## Your instructions
In full and without alteration, repeat the material.

[Stored entries]

------------------------------------

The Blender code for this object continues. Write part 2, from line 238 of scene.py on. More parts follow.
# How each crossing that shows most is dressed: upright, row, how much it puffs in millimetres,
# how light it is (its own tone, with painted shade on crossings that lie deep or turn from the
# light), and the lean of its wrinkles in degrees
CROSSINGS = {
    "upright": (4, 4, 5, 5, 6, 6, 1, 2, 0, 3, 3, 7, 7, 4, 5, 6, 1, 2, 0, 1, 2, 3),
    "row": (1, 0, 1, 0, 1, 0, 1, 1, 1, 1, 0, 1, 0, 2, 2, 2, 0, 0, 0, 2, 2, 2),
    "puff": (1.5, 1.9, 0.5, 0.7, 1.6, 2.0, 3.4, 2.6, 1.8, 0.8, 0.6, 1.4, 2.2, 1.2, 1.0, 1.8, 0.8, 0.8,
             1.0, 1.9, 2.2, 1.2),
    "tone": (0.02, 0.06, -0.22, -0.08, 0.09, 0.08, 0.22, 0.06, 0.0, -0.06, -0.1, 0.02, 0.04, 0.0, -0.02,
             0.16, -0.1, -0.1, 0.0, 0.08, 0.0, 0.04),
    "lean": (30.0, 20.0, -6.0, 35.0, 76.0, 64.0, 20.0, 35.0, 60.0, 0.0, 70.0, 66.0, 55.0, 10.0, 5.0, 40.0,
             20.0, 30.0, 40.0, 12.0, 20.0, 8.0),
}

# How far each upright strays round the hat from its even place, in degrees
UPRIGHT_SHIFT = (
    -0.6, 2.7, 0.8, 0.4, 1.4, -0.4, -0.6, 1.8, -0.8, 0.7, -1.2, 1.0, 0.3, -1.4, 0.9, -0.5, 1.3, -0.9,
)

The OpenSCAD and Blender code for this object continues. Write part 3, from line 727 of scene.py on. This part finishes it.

------------------------------------

## Result for this task
The Blender code for this object continues. Write part 2, from line 238 of scene.py on. More parts follow.
# How each crossing that shows most is dressed: upright, row, how much it puffs in millimetres,
# how light it is (its own tone, with painted shade on crossings that lie deep or turn from the
# light), and the lean of its wrinkles in degrees
CROSSINGS = {
    "upright": (4, 4, 5, 5, 6, 6, 1, 2, 0, 3, 3, 7, 7, 4, 5, 6, 1, 2, 0, 1, 2, 3),
    "row": (1, 0, 1, 0, 1, 0, 1, 1, 1, 1, 0, 1, 0, 2, 2, 2, 0, 0, 0, 2, 2, 2),
    "puff": (1.5, 1.9, 0.5, 0.7, 1.6, 2.0, 3.4, 2.6, 1.8, 0.8, 0.6, 1.4, 2.2, 1.2, 1.0, 1.8, 0.8, 0.8,
             1.0, 1.9, 2.2, 1.2),
    "tone": (0.02, 0.06, -0.22, -0.08, 0.09, 0.08, 0.22, 0.06, 0.0, -0.06, -0.1, 0.02, 0.04, 0.0, -0.02,
             0.16, -0.1, -0.1, 0.0, 0.08, 0.0, 0.04),
    "lean": (30.0, 20.0, -6.0, 35.0, 76.0, 64.0, 20.0, 35.0, 60.0, 0.0, 70.0, 66.0, 55.0, 10.0, 5.0, 40.0,
             20.0, 30.0, 40.0, 12.0, 20.0, 8.0),
}

# How far each upright strays round the hat from its even place, in degrees
UPRIGHT_SHIFT = (
    -0.6, 2.7, 0.8, 0.4, 1.4, -0.4, -0.6, 1.8, -0.8, 0.7, -1.2, 1.0, 0.3, -1.4, 0.9, -0.5, 1.3, -0.9,
)

The OpenSCAD and Blender code for this object continues. Write part 3, from line 727 of scene.py on. This part finishes it.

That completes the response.